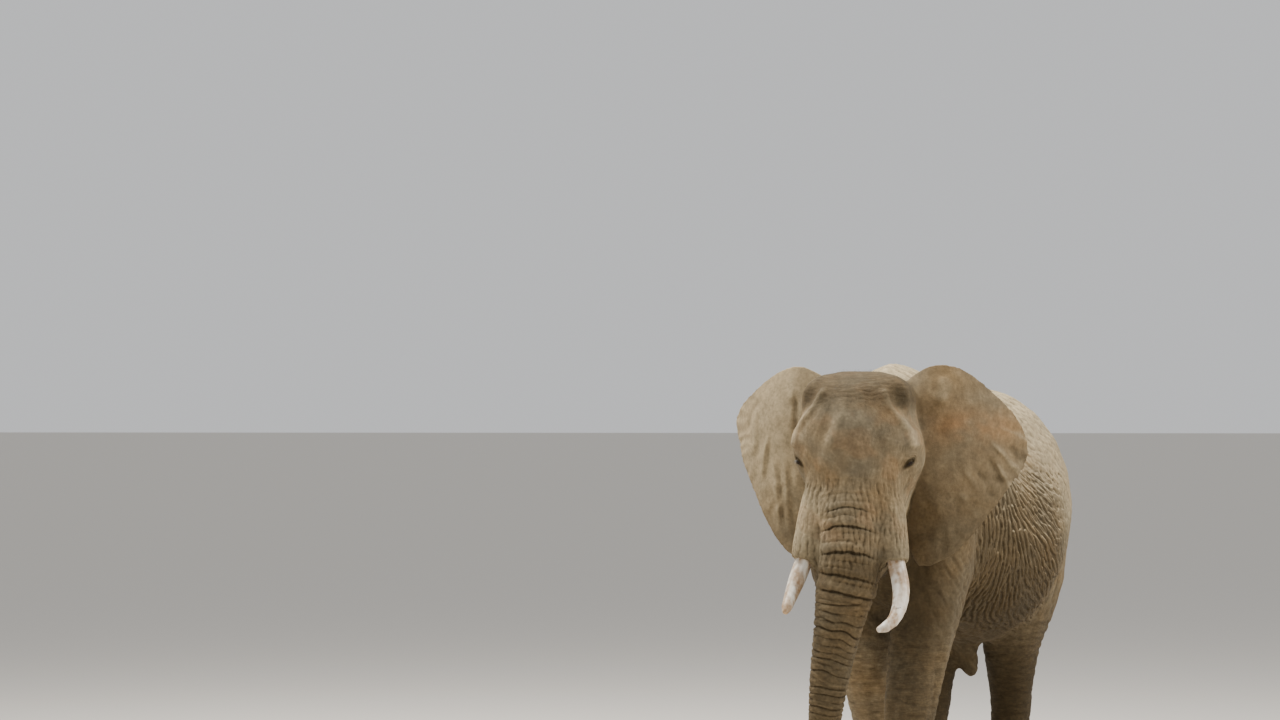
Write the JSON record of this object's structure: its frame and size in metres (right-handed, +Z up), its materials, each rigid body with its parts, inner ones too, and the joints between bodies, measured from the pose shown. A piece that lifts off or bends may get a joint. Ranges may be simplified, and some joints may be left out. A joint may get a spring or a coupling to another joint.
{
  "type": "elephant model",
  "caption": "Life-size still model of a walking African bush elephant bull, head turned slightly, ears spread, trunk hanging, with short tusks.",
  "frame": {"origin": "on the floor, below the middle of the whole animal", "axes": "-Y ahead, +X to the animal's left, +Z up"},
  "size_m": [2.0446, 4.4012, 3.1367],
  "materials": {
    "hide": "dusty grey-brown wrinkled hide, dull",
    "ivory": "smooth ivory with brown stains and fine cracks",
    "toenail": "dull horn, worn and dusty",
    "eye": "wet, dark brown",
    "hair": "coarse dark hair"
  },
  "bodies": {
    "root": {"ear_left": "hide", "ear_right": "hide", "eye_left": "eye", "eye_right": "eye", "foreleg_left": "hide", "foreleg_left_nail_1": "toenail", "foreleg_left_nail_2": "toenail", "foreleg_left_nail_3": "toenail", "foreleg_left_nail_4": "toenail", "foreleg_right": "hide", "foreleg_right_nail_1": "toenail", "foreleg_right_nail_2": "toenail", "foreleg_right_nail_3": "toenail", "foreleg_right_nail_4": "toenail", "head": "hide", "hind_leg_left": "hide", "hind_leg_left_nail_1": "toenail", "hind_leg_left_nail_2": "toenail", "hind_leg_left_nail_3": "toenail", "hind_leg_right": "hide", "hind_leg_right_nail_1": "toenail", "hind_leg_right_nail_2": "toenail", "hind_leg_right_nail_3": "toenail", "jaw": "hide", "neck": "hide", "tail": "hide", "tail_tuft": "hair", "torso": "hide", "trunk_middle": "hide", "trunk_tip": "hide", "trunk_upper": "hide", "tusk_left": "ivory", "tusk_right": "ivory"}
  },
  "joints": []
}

* * *

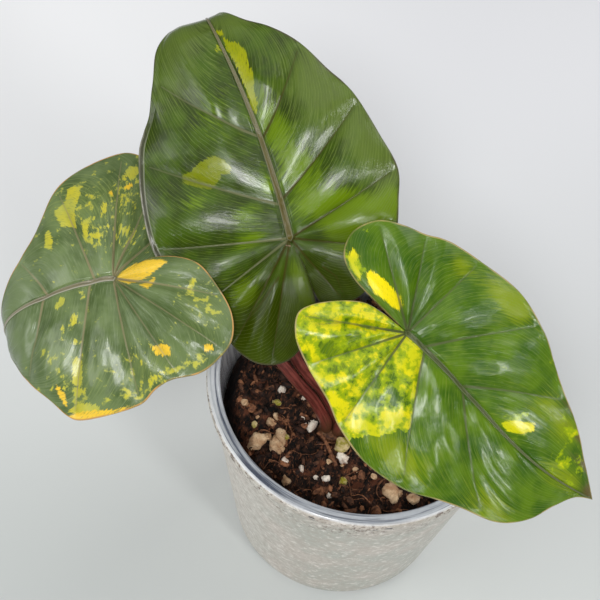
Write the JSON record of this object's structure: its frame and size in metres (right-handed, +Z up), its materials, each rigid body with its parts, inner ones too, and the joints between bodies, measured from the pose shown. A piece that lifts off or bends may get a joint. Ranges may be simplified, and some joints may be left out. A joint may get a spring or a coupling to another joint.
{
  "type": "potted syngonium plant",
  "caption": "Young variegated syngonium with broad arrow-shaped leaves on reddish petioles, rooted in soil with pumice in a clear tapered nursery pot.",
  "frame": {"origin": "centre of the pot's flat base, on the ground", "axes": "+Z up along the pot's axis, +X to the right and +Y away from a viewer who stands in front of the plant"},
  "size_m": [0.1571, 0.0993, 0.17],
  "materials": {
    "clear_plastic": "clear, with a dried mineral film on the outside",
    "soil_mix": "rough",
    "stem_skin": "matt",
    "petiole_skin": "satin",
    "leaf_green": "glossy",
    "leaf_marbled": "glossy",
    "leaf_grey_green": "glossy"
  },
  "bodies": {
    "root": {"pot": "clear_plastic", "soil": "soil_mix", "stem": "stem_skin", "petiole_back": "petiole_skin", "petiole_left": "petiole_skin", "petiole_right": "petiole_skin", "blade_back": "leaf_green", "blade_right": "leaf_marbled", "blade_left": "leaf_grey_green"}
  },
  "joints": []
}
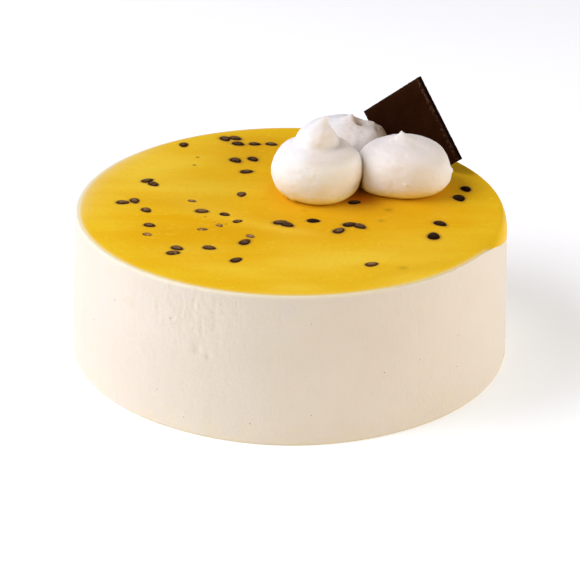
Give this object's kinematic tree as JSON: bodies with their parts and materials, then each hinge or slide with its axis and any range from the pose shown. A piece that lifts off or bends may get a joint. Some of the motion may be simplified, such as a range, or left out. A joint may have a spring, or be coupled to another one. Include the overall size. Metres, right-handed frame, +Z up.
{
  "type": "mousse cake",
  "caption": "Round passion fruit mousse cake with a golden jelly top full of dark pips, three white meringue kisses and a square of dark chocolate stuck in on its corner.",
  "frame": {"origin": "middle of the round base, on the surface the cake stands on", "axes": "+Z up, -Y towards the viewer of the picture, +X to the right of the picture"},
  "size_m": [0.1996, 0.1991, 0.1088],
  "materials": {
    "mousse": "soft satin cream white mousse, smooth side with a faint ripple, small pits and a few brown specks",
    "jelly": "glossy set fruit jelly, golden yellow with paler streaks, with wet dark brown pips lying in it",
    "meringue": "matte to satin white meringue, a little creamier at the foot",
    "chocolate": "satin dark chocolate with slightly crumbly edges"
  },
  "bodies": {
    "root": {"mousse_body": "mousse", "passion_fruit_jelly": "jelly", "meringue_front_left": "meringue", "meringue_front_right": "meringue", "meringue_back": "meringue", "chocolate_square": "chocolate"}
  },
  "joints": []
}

...

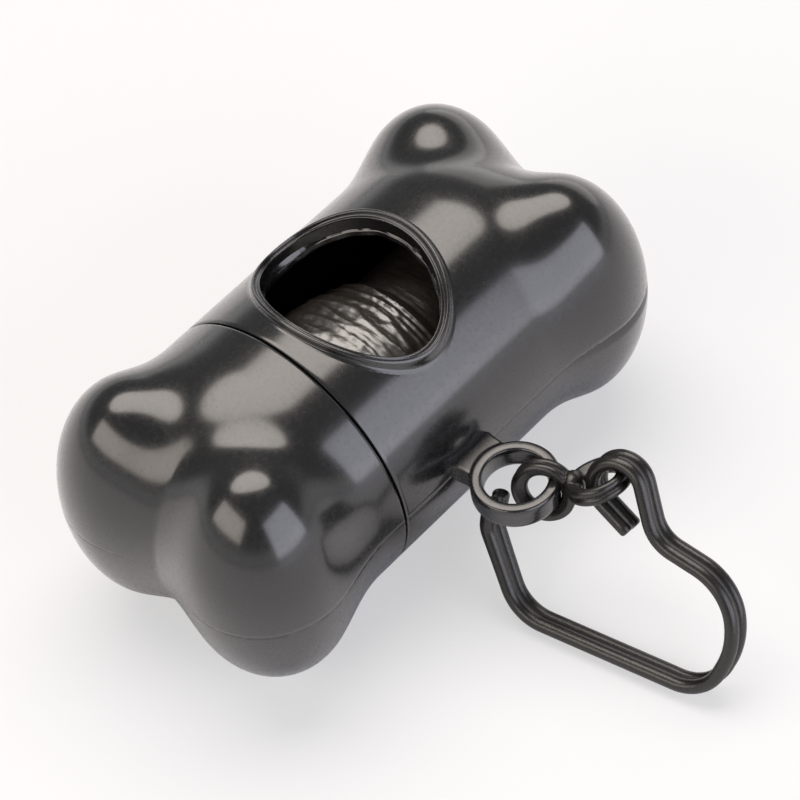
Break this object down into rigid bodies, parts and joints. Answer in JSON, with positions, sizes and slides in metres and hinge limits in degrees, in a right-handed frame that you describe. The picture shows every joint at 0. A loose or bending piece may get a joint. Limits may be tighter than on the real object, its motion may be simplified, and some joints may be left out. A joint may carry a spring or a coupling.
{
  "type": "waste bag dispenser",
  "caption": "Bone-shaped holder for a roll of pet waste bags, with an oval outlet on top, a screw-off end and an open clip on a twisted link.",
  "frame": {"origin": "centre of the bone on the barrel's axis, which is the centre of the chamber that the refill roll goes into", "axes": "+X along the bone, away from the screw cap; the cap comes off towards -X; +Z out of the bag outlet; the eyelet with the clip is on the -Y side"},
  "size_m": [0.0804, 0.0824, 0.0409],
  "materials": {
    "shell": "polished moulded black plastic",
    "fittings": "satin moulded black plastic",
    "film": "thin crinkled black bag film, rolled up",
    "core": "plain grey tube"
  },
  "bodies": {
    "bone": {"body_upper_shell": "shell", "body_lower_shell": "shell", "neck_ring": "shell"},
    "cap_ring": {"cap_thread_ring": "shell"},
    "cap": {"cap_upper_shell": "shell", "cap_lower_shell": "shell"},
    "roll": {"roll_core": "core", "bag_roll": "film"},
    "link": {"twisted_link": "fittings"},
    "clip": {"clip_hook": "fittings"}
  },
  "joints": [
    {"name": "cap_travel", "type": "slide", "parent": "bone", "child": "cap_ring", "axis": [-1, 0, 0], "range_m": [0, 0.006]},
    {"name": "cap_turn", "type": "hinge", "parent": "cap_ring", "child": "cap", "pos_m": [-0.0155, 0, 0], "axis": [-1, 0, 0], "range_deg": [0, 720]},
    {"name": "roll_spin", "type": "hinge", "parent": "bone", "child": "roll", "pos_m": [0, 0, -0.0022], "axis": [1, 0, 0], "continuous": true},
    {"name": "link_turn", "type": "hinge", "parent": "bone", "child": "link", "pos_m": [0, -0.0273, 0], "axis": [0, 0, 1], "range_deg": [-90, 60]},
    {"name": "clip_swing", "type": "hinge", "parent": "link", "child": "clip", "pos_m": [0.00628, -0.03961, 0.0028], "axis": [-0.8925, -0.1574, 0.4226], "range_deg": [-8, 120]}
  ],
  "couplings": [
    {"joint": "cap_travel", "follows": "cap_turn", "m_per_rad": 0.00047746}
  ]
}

◆ Exercise aim
Copy every line above that includes the string "piece".

◆ Result for this exercise
Write the JSON record of this object's structure: its frame and size in metres (right-handed, +Z up), its materials, each rigid body with its parts, inner ones too, and the joints between bodies, measured from the pose shown. A piece that lifts off or bends may get a joint. Ranges may be simplified, and some joints may be left out. A joint may get a spring or a coupling to another joint.
Write the JSON record of this object's structure: its frame and size in metres (right-handed, +Z up), its materials, each rigid body with its parts, inner ones too, and the joints between bodies, measured from the pose shown. A piece that lifts off or bends may get a joint. Ranges may be simplified, and some joints may be left out. A joint may get a spring or a coupling to another joint.
Give this object's kinematic tree as JSON: bodies with their parts and materials, then each hinge or slide with its axis and any range from the pose shown. A piece that lifts off or bends may get a joint. Some of the motion may be simplified, such as a range, or left out. A joint may have a spring, or be coupled to another one. Include the overall size. Metres, right-handed frame, +Z up.
Break this object down into rigid bodies, parts and joints. Answer in JSON, with positions, sizes and slides in metres and hinge limits in degrees, in a right-handed frame that you describe. The picture shows every joint at 0. A loose or bending piece may get a joint. Limits may be tighter than on the real object, its motion may be simplified, and some joints may be left out. A joint may carry a spring or a coupling.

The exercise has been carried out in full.